* START ITEMS *
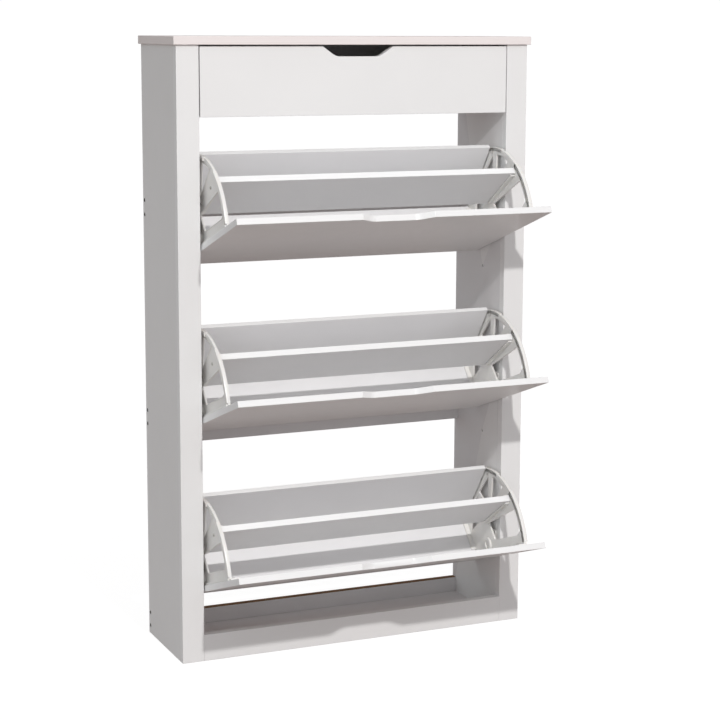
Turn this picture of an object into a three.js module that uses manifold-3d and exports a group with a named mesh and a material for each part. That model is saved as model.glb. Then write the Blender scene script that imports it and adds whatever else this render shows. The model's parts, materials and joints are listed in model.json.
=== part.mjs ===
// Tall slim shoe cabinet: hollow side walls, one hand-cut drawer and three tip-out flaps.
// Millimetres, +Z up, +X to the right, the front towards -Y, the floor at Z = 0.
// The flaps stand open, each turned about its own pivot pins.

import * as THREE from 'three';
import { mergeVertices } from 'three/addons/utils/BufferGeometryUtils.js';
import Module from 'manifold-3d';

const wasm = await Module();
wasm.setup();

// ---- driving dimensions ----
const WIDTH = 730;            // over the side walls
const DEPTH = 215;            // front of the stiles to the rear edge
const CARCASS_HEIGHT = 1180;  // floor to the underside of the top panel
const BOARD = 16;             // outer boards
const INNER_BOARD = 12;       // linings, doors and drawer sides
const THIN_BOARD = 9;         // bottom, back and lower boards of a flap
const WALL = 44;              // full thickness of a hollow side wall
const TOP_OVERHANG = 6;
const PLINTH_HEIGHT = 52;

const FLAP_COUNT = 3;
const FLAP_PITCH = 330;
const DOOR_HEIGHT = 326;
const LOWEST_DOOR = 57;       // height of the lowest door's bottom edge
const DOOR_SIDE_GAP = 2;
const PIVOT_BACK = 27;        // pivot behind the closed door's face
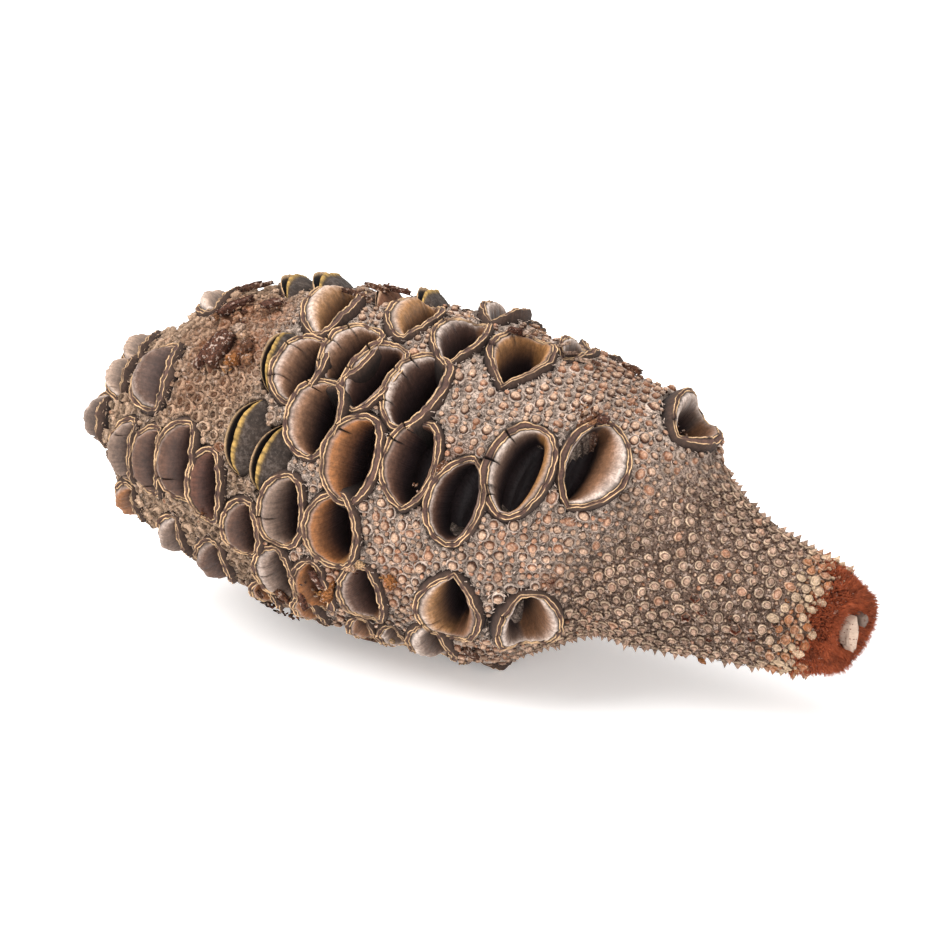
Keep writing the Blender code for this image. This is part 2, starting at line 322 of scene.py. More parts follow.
* END ITEMS *
[EXERCISE GOAL]: Repeat the material word for word from its opening line up to and including the line containing "const PIVOT_BACK = 27;".

[EXERCISE ANSWER]:
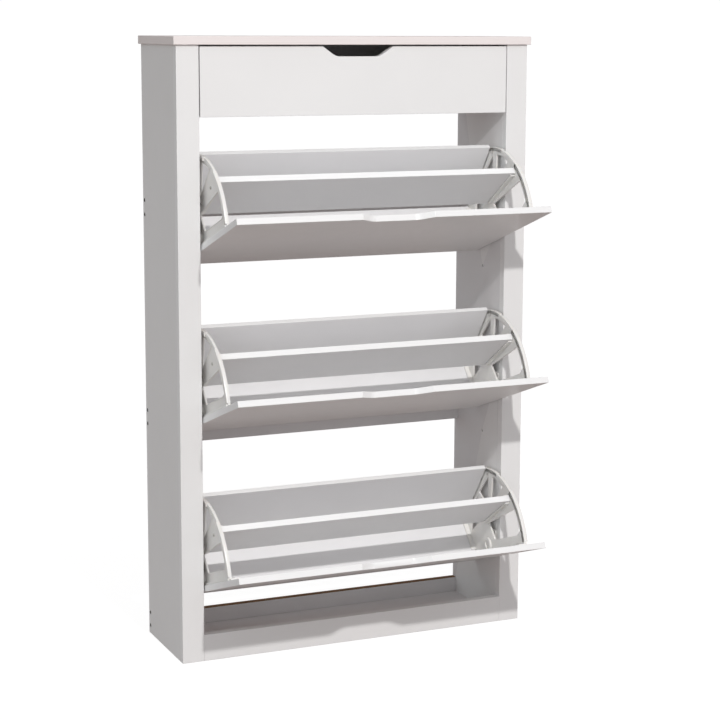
Turn this picture of an object into a three.js module that uses manifold-3d and exports a group with a named mesh and a material for each part. That model is saved as model.glb. Then write the Blender scene script that imports it and adds whatever else this render shows. The model's parts, materials and joints are listed in model.json.
=== part.mjs ===
// Tall slim shoe cabinet: hollow side walls, one hand-cut drawer and three tip-out flaps.
// Millimetres, +Z up, +X to the right, the front towards -Y, the floor at Z = 0.
// The flaps stand open, each turned about its own pivot pins.

import * as THREE from 'three';
import { mergeVertices } from 'three/addons/utils/BufferGeometryUtils.js';
import Module from 'manifold-3d';

const wasm = await Module();
wasm.setup();

// ---- driving dimensions ----
const WIDTH = 730;            // over the side walls
const DEPTH = 215;            // front of the stiles to the rear edge
const CARCASS_HEIGHT = 1180;  // floor to the underside of the top panel
const BOARD = 16;             // outer boards
const INNER_BOARD = 12;       // linings, doors and drawer sides
const THIN_BOARD = 9;         // bottom, back and lower boards of a flap
const WALL = 44;              // full thickness of a hollow side wall
const TOP_OVERHANG = 6;
const PLINTH_HEIGHT = 52;

const FLAP_COUNT = 3;
const FLAP_PITCH = 330;
const DOOR_HEIGHT = 326;
const LOWEST_DOOR = 57;       // height of the lowest door's bottom edge
const DOOR_SIDE_GAP = 2;
const PIVOT_BACK = 27;        // pivot behind the closed door's face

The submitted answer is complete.